This Date In Royals History–1969 Edition: August 10

This one got out of hand quickly. Cleveland scored seven runs in the first three innings and cruised to an 8-1 victory over the Royals at Cleveland Stadium.

Royals starter Chris Zachary retired the first two men he faced in the first inning, but then the roof caved in. Frank Baker hit a ground-rule double, and scored on a Tony Horton single. After Ken Harrelson walked, Duke Sims unloaded a three-run home run.

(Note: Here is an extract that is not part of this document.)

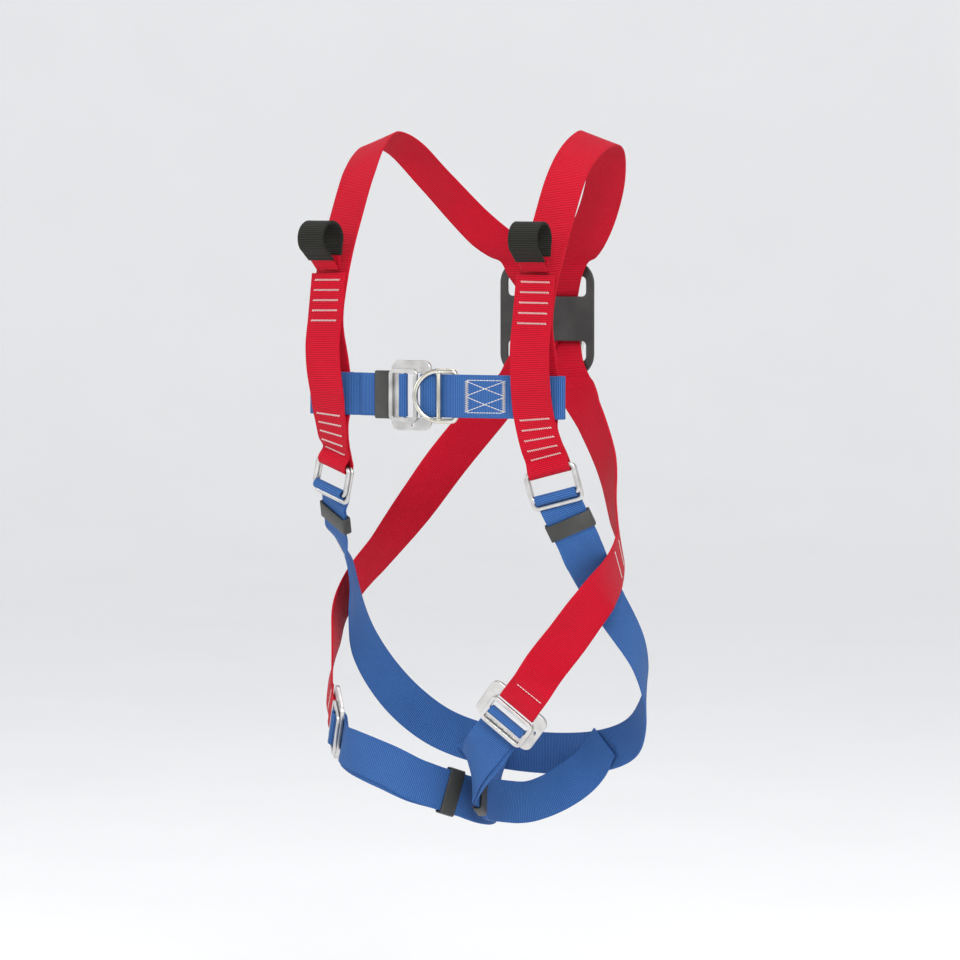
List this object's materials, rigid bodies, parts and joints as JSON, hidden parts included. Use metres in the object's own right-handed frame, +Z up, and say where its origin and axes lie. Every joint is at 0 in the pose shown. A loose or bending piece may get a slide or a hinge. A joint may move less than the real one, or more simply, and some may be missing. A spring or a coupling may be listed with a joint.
{
  "type": "safety harness",
  "caption": "Full-body safety harness worn on the trunk, with webbing straps, a back ring on a plate, a chest ring, textile front loops, plate buckles and ring adjusters.",
  "frame": {"origin": "Midway between the two shoulder straps at the height of the shoulders, where the wearer's body holds the harness up.", "axes": "+Z up along the wearer, -Y the way the wearer faces, +X the wearer's left."},
  "size_m": [0.3694, 0.301, 0.7274],
  "materials": {
    "red_webbing": "woven polyester webbing, matt with a slight sheen",
    "blue_webbing": "woven polyester webbing, ribbed across its width",
    "black_sleeve": "woven sleeve, charcoal",
    "black_plastic": "moulded plastic, semi-matt",
    "forged_steel": "zinc-plated forged steel, satin",
    "plated_steel": "bright plated steel"
  },
  "bodies": {
    "root": {"seat_strap": "blue_webbing", "chest_strap_left": "blue_webbing", "chest_strap_right": "blue_webbing", "chest_buckle_frame": "forged_steel", "dorsal_plate": "black_plastic", "shoulder_strap_left": "red_webbing", "adjuster_back_ring_left": "forged_steel", "leg_strap_left": "blue_webbing", "leg_buckle_frame_left": "forged_steel", "shoulder_strap_right": "red_webbing", "adjuster_back_ring_right": "forged_steel", "leg_strap_right": "blue_webbing", "leg_buckle_frame_right": "forged_steel"},
    "chest_plate": {"chest_buckle_plate": "forged_steel", "chest_strap_turn": "blue_webbing"},
    "chest_keeper": {"chest_keeper": "black_plastic"},
    "chest_ring": {"chest_ring": "plated_steel"},
    "dorsal_ring": {"dorsal_ring": "forged_steel"},
    "front_loop_left": {"front_loop_left": "black_sleeve"},
    "adjuster_left": {"adjuster_front_ring_left": "forged_steel", "seat_strap_turn_left": "blue_webbing"},
    "hip_keeper_left": {"hip_keeper_left": "black_plastic"},
    "leg_plate_left": {"leg_buckle_plate_left": "forged_steel", "leg_strap_turn_left": "blue_webbing"},
    "leg_keeper_left": {"leg_keeper_left": "black_plastic"},
    "front_loop_right": {"front_loop_right": "black_sleeve"},
    "adjuster_right": {"adjuster_front_ring_right": "forged_steel", "seat_strap_turn_right": "blue_webbing"},
    "hip_keeper_right": {"hip_keeper_right": "black_plastic"},
    "leg_plate_right": {"leg_buckle_plate_right": "forged_steel", "leg_strap_turn_right": "blue_webbing"},
    "leg_keeper_right": {"leg_keeper_right": "black_plastic"}
  },
  "joints": [
    {"name": "dorsal_ring_swing", "type": "hinge", "parent": "root", "child": "dorsal_ring", "pos_m": [0, 0.123, -0.1825], "axis": [1, 0, 0], "range_deg": [0, 95]},
    {"name": "chest_ring_swing", "type": "hinge", "parent": "root", "child": "chest_ring", "pos_m": [0.033, -0.1227, -0.264], "axis": [0, 0, 1], "range_deg": [0, 100]},
    {"name": "front_loop_left_nod", "type": "hinge", "parent": "root", "child": "front_loop_left", "pos_m": [0.124, -0.117, -0.136], "axis": [-0.9962, -0.0872, 0], "range_deg": [-8, 20], "stiffness_Nm_per_rad": 0.25},
    {"name": "adjuster_left_tilt", "type": "hinge", "parent": "root", "child": "adjuster_left", "pos_m": [0.1293, -0.09952, -0.33781], "axis": [-0.9187, -0.2985, -0.2588], "range_deg": [0, 13]},
    {"name": "front_loop_right_nod", "type": "hinge", "parent": "root", "child": "front_loop_right", "pos_m": [-0.124, -0.117, -0.136], "axis": [-0.9962, 0.0872, 0], "range_deg": [-8, 20], "stiffness_Nm_per_rad": 0.25},
    {"name": "adjuster_right_tilt", "type": "hinge", "parent": "root", "child": "adjuster_right", "pos_m": [-0.1293, -0.09952, -0.33781], "axis": [-0.9187, 0.2985, 0.2588], "range_deg": [0, 13]},
    {"name": "leg_plate_left_lift", "type": "hinge", "parent": "root", "child": "leg_plate_left", "pos_m": [0.06718, -0.09392, -0.6084], "axis": [0.7348, 0.253, -0.6293], "range_deg": [0, 20]},
    {"name": "leg_plate_right_lift", "type": "hinge", "parent": "root", "child": "leg_plate_right", "pos_m": [-0.1431, -0.07125, -0.62739], "axis": [0.412, -0.4575, 0.788], "range_deg": [0, 20]},
    {"name": "chest_plate_lift", "type": "hinge", "parent": "root", "child": "chest_plate", "pos_m": [-0.044, -0.1264, -0.264], "axis": [0, 0, -1], "range_deg": [0, 20]},
    {"name": "chest_keeper_slide", "type": "slide", "parent": "root", "child": "chest_keeper", "axis": [-1, 0.0067, 0], "range_m": [-0.0025, 0.003]},
    {"name": "hip_keeper_left_slide", "type": "slide", "parent": "root", "child": "hip_keeper_left", "axis": [0.1942, 0.4717, -0.8601], "range_m": [-0.003, 0.003]},
    {"name": "hip_keeper_right_slide", "type": "slide", "parent": "root", "child": "hip_keeper_right", "axis": [-0.1942, 0.4717, -0.8601], "range_m": [-0.003, 0.003]},
    {"name": "leg_keeper_left_slide", "type": "slide", "parent": "root", "child": "leg_keeper_left", "axis": [-0.1556, 0.8561, -0.4929], "range_m": [-0.003, 0.003]},
    {"name": "leg_keeper_right_slide", "type": "slide", "parent": "root", "child": "leg_keeper_right", "axis": [0.3841, 0.8707, -0.3073], "range_m": [-0.003, 0.003]}
  ]
}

Although Zachary got through the second inning unscathed, the Indians added three runs in the third. Horton hit a two-run home run, followed by a Harrelson homer to stretch the lead to 7-0. Zachary followed that by walking Sims, and reliever Dave Morehead was called upon to finish the inning. Morehead saved Kansas City from further embarrassment with 1 2/3 innings of scoreless relief work.

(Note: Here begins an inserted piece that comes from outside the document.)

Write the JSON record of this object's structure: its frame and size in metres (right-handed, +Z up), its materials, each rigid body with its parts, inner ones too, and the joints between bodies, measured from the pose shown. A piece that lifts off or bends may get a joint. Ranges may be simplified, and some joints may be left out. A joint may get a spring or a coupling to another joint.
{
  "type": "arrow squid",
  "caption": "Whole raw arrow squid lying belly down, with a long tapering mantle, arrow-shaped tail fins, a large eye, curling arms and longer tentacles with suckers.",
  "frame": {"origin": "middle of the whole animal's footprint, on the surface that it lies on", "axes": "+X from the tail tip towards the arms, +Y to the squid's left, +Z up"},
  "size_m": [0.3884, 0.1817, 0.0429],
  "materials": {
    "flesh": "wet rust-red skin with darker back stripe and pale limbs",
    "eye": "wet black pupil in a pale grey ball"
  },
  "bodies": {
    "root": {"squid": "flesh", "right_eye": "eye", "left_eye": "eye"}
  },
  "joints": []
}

Cleveland pitcher Sam McDowell was tough enough without being handed an early lead. He piled up eight strikeouts in the first three innings and finished the complete game with 14, while walking five and holding Kansas City to three hits.

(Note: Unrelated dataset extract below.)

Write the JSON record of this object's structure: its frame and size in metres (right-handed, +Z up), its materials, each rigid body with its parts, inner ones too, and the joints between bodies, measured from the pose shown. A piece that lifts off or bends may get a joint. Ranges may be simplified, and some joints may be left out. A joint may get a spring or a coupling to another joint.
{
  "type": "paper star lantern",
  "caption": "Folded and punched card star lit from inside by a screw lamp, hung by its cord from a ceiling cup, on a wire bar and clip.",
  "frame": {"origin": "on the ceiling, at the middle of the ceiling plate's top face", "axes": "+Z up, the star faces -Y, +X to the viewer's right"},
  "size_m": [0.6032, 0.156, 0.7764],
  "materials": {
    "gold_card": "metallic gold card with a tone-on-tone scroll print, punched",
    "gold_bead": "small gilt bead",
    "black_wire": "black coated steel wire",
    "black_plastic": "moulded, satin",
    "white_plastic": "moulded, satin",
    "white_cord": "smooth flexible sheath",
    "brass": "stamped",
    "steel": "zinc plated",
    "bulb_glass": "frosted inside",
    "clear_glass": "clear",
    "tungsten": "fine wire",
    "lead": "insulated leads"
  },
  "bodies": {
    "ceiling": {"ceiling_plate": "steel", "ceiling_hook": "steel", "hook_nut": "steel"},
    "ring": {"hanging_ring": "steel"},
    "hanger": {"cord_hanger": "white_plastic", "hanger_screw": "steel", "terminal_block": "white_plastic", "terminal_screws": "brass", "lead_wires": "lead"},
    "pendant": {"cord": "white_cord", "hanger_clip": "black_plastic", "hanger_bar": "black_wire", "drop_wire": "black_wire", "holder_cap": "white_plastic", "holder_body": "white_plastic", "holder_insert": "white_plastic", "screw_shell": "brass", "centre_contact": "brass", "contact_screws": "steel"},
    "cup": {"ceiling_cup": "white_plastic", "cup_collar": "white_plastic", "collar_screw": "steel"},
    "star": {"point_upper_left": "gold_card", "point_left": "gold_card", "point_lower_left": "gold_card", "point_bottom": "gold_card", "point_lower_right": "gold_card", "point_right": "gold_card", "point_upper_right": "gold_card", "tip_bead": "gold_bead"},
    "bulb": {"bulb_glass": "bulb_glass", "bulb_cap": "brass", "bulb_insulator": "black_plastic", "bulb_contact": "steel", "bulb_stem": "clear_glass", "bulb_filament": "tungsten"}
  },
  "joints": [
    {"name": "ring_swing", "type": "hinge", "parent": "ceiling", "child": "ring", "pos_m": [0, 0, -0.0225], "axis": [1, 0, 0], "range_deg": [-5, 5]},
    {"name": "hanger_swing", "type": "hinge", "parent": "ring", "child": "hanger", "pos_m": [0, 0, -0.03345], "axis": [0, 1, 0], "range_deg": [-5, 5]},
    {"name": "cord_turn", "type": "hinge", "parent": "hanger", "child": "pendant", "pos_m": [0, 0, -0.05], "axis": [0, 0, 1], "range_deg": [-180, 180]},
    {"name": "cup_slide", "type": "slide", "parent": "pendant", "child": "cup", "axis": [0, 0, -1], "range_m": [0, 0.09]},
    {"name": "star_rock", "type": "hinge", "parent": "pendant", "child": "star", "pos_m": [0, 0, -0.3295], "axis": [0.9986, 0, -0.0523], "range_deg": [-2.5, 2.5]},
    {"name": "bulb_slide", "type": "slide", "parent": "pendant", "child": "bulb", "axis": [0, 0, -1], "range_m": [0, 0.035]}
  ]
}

The Royals’ lone run came in the sixth. Paul Schaal started the inning with a single and took third when Joe Foy singled with one out. Buck Martinez hit a grounder which was booted by Dave Nelson at second base, allowing Schaal to score. But that was it.

The KC run was answered by a Jose Cardenal homer in the bottom of the inning, finishing off the day’s scoring.

As a fun side note, Royals reliever Moe Drabowsky recorded his 1,000th career strikeout in the seventh inning. As Kansas City’s closer/relief ace, Drabowsky would not normally pitch in a game the Royals were losing by seven runs, but he had a specific goal in mind: strike out his friend and former roommate Harrelson for number 1,000. When he realized Harrelson would bat third in the seventh inning, manager Joe Gordon, who had already agreed to this plan, brought Drabowsky in to pitch.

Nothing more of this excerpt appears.